2. Countess Elizabeth Bathory
Even though Countess Elizabeth Bathory did not attain the mystical attributes of being a vampire, she certainly developed the bloodlust. The Countess was left alone for most for of her days with her husband off fighting in wars. Her boredom led her down the road of sadism and eventually to the death of an estimated 650 girls.
Countess Bathory lured young girls from surrounding towns to her castle on promises of etiquette training. She already found pleasure in torturing them, but when she heard that the blood of young virgins could preserve her youth, her prisoners became sacrifices to her vanity.
The countess bathed in their blood, drank it at all her meals, and even consumed their flesh for extra measure. When she was discovered, the Countess was sentenced to solitary confinement within her home for the rest of her years.
Vlad Dracul III, or Vlad Tepes, was a Romanian aristocrat living in the mid-15th century who was the inspiration for Bram Stoker’s “Dracula”.
From an early age, Vlad had harbored a hatred for the Turks of the Ottoman Empire who he blamed for the death of his family.
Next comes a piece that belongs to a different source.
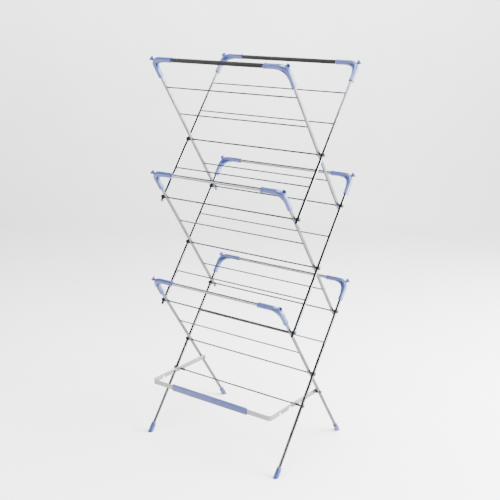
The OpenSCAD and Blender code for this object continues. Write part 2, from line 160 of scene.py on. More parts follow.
# Injection-moulded polypropylene: periwinkle blue, satin, fine orange peel and flow clouding
def bluePlastic():
    material, tree, shader = newMaterial("bluePlastic")
    cloudSurface(tree, shader, blueLook, noiseField(tree, blueLook["flowCell"], (1, 1, 1), 2.0))
    reliefSurface(tree, shader, blueLook, noiseField(tree, blueLook["peelCell"], (1, 1, 1), 2.0))
    shader.inputs["IOR"].default_value = blueLook["ior"]
    shader.inputs["Coat Weight"].default_value = blueLook["coat"]
    shader.inputs["Coat Roughness"].default_value = blueLook["coatRoughness"]
    return material


blackLook = {"colour": "#0a0a0b", "cloud": "#101012", "roughLow": 0.32, "roughHigh": 0.48, "ior": 1.53,
             "flowCell": 5, "grainCell": 0.4, "relief": 0.015, "reliefStrength": 0.4}


# Moulded nylon: near black, satin, a little paler where the mould polished it
def blackPlastic():
    material, tree, shader = newMaterial("blackPlastic")
    cloudSurface(tree, shader, blackLook, noiseField(tree, blackLook["flowCell"], (1, 1, 1), 2.0))
    reliefSurface(tree, shader, blackLook, noiseField(tree, blackLook["grainCell"], (1, 1, 1), 2.0))
    shader.inputs["IOR"].default_value = blackLook["ior"]
    return material


foamLook = {"colour": "#050506", "cloud": "#0a0a0b", "roughLow": 0.8, "roughHigh": 0.95, "specular": 0.3,
            "sheen": 0.05, "sheenRoughness": 0.5, "scuffCell": 18, "poreCell": 0.9, "relief": 0.12,
            "reliefStrength": 0.5}


# Skinned closed-cell foam: charcoal, matt, tiny open pores (drawn about twice real size) and scuffs
def foamSleeve():
    material, tree, shader = newMaterial("foamSleeve")
    cloudSurface(tree, shader, foamLook, noiseField(tree, foamLook["scuffCell"], (2.0, 1, 1)))
    place = addNode(tree, "ShaderNodeTexCoord")
    settings = {"Vector": place.outputs["Object"], "Scale": 1 / (foamLook["poreCell"] * mm)}
    pores = addNode(tree, "ShaderNodeTexVoronoi", settings, feature="F1")
    reliefSurface(tree, shader, foamLook, pores.outputs["Distance"])
    shader.inputs["Specular IOR Level"].default_value = foamLook["specular"]
    shader.inputs["Sheen Weight"].default_value = foamLook["sheen"]
    shader.inputs["Sheen Roughness"].default_value = foamLook["sheenRoughness"]
    return material


stripLook = {"colour": "#82827f", "cloud": "#6e706e", "roughLow": 0.28, "roughHigh": 0.42, "spangleCell": 9,
             "rollCell": 0.7, "rollLength": 60, "relief": 0.01, "reliefStrength": 0.5}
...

Out of revenge and under order of the Pope, he began a rampant killing spree of the invading Ottoman army.
It was his various torture styles and executions of Turkish soldiers that led historians to affectionately call him “Vlad the Impaler”. Vlad regularly ate his meals in his “forest of corpses” marveling at his work. And even though Vlad was never recorded to have consumed human blood himself, the amount of blood shed for him to gain power over the Ottoman Empire is certainly vampiric in essence.